-------- DATASET SECTION

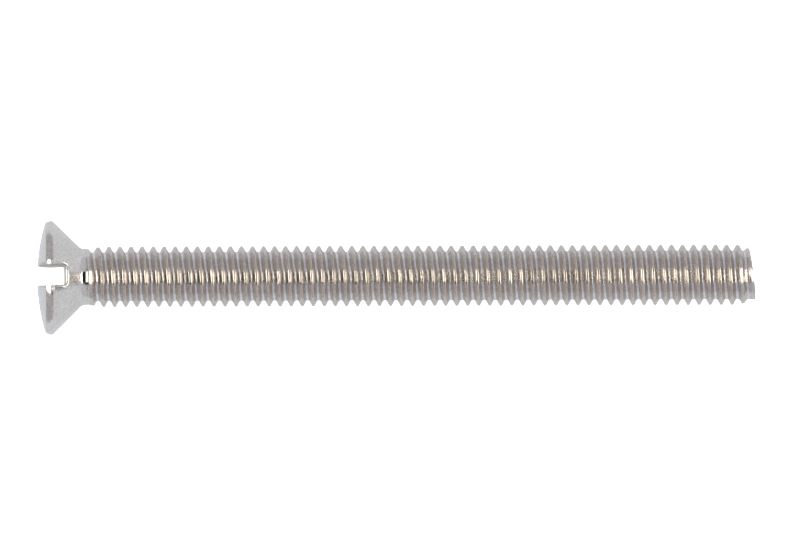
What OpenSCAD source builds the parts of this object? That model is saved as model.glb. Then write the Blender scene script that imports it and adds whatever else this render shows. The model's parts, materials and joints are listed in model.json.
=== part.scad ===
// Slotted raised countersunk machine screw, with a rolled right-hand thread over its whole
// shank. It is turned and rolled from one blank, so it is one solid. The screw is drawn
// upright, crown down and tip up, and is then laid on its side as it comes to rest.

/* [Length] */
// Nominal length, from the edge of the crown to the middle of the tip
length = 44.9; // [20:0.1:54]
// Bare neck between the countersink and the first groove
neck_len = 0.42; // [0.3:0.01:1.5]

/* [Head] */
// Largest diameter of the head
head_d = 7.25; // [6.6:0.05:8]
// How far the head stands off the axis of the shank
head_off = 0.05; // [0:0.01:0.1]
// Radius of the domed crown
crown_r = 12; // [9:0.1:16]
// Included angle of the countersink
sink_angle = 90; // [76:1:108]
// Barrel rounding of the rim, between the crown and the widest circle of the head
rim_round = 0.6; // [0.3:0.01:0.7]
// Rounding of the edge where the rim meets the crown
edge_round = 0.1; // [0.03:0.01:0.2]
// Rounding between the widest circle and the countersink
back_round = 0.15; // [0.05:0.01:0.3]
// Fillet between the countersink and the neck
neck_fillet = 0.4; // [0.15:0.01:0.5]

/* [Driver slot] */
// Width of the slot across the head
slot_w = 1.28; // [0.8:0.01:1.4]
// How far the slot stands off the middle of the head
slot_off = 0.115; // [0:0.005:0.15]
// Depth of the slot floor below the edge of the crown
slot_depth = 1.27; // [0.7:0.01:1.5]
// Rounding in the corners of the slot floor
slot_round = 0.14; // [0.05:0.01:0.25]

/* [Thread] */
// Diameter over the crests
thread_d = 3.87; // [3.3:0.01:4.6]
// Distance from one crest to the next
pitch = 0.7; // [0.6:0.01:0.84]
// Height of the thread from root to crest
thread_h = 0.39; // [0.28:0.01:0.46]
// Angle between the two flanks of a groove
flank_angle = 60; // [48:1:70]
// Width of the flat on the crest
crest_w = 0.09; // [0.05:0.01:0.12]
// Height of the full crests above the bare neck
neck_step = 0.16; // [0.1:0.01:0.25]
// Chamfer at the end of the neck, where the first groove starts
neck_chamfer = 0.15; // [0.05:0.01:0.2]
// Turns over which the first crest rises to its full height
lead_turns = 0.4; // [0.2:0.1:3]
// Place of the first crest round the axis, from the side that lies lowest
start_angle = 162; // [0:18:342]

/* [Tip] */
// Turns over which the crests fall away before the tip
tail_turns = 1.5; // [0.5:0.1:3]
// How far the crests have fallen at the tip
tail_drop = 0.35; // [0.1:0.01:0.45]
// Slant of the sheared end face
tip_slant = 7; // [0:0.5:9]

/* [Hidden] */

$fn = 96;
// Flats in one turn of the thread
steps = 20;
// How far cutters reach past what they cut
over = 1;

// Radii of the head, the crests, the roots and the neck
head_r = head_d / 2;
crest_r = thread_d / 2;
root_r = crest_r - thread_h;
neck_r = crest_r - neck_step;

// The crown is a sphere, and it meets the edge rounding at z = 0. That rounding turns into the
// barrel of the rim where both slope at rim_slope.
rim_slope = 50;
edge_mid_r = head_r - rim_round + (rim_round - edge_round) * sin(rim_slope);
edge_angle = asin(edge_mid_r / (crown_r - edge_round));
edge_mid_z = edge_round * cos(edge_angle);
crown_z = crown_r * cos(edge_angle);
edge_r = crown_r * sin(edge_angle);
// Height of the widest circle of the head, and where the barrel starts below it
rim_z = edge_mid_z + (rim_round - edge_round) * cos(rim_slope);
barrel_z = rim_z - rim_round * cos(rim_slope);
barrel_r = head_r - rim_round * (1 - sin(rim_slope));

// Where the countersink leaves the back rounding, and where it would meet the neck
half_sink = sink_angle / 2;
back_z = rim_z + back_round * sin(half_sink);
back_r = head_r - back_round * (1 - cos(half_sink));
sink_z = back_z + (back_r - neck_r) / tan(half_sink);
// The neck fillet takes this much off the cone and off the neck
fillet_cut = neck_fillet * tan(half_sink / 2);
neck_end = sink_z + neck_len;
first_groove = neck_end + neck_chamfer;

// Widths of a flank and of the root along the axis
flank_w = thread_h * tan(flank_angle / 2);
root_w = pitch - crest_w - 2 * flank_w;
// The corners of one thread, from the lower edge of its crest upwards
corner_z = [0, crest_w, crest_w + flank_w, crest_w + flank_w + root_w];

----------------

- WHAT YOU WILL DO:
Write the data out again in full and exactly.

- RESULT FOR THIS TASK:
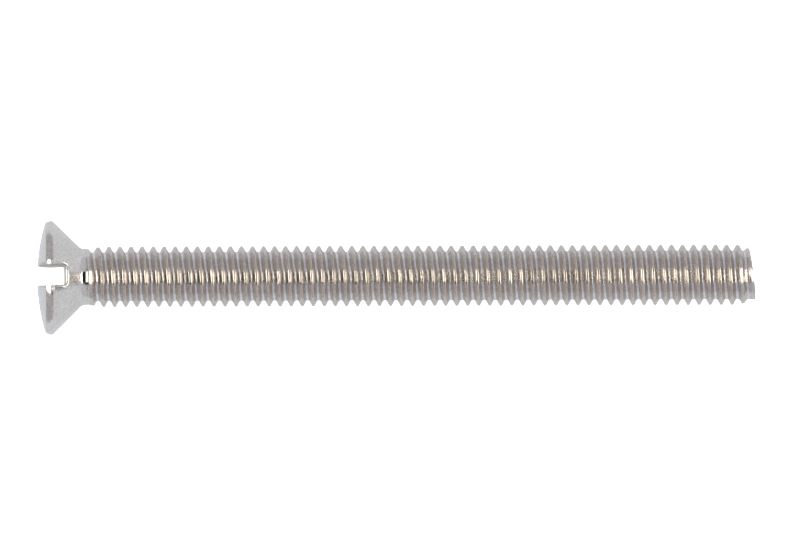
What OpenSCAD source builds the parts of this object? That model is saved as model.glb. Then write the Blender scene script that imports it and adds whatever else this render shows. The model's parts, materials and joints are listed in model.json.
=== part.scad ===
// Slotted raised countersunk machine screw, with a rolled right-hand thread over its whole
// shank. It is turned and rolled from one blank, so it is one solid. The screw is drawn
// upright, crown down and tip up, and is then laid on its side as it comes to rest.

/* [Length] */
// Nominal length, from the edge of the crown to the middle of the tip
length = 44.9; // [20:0.1:54]
// Bare neck between the countersink and the first groove
neck_len = 0.42; // [0.3:0.01:1.5]

/* [Head] */
// Largest diameter of the head
head_d = 7.25; // [6.6:0.05:8]
// How far the head stands off the axis of the shank
head_off = 0.05; // [0:0.01:0.1]
// Radius of the domed crown
crown_r = 12; // [9:0.1:16]
// Included angle of the countersink
sink_angle = 90; // [76:1:108]
// Barrel rounding of the rim, between the crown and the widest circle of the head
rim_round = 0.6; // [0.3:0.01:0.7]
// Rounding of the edge where the rim meets the crown
edge_round = 0.1; // [0.03:0.01:0.2]
// Rounding between the widest circle and the countersink
back_round = 0.15; // [0.05:0.01:0.3]
// Fillet between the countersink and the neck
neck_fillet = 0.4; // [0.15:0.01:0.5]

/* [Driver slot] */
// Width of the slot across the head
slot_w = 1.28; // [0.8:0.01:1.4]
// How far the slot stands off the middle of the head
slot_off = 0.115; // [0:0.005:0.15]
// Depth of the slot floor below the edge of the crown
slot_depth = 1.27; // [0.7:0.01:1.5]
// Rounding in the corners of the slot floor
slot_round = 0.14; // [0.05:0.01:0.25]

/* [Thread] */
// Diameter over the crests
thread_d = 3.87; // [3.3:0.01:4.6]
// Distance from one crest to the next
pitch = 0.7; // [0.6:0.01:0.84]
// Height of the thread from root to crest
thread_h = 0.39; // [0.28:0.01:0.46]
// Angle between the two flanks of a groove
flank_angle = 60; // [48:1:70]
// Width of the flat on the crest
crest_w = 0.09; // [0.05:0.01:0.12]
// Height of the full crests above the bare neck
neck_step = 0.16; // [0.1:0.01:0.25]
// Chamfer at the end of the neck, where the first groove starts
neck_chamfer = 0.15; // [0.05:0.01:0.2]
// Turns over which the first crest rises to its full height
lead_turns = 0.4; // [0.2:0.1:3]
// Place of the first crest round the axis, from the side that lies lowest
start_angle = 162; // [0:18:342]

/* [Tip] */
// Turns over which the crests fall away before the tip
tail_turns = 1.5; // [0.5:0.1:3]
// How far the crests have fallen at the tip
tail_drop = 0.35; // [0.1:0.01:0.45]
// Slant of the sheared end face
tip_slant = 7; // [0:0.5:9]

/* [Hidden] */

$fn = 96;
// Flats in one turn of the thread
steps = 20;
// How far cutters reach past what they cut
over = 1;

// Radii of the head, the crests, the roots and the neck
head_r = head_d / 2;
crest_r = thread_d / 2;
root_r = crest_r - thread_h;
neck_r = crest_r - neck_step;

// The crown is a sphere, and it meets the edge rounding at z = 0. That rounding turns into the
// barrel of the rim where both slope at rim_slope.
rim_slope = 50;
edge_mid_r = head_r - rim_round + (rim_round - edge_round) * sin(rim_slope);
edge_angle = asin(edge_mid_r / (crown_r - edge_round));
edge_mid_z = edge_round * cos(edge_angle);
crown_z = crown_r * cos(edge_angle);
edge_r = crown_r * sin(edge_angle);
// Height of the widest circle of the head, and where the barrel starts below it
rim_z = edge_mid_z + (rim_round - edge_round) * cos(rim_slope);
barrel_z = rim_z - rim_round * cos(rim_slope);
barrel_r = head_r - rim_round * (1 - sin(rim_slope));

// Where the countersink leaves the back rounding, and where it would meet the neck
half_sink = sink_angle / 2;
back_z = rim_z + back_round * sin(half_sink);
back_r = head_r - back_round * (1 - cos(half_sink));
sink_z = back_z + (back_r - neck_r) / tan(half_sink);
// The neck fillet takes this much off the cone and off the neck
fillet_cut = neck_fillet * tan(half_sink / 2);
neck_end = sink_z + neck_len;
first_groove = neck_end + neck_chamfer;

// Widths of a flank and of the root along the axis
flank_w = thread_h * tan(flank_angle / 2);
root_w = pitch - crest_w - 2 * flank_w;
// The corners of one thread, from the lower edge of its crest upwards
corner_z = [0, crest_w, crest_w + flank_w, crest_w + flank_w + root_w];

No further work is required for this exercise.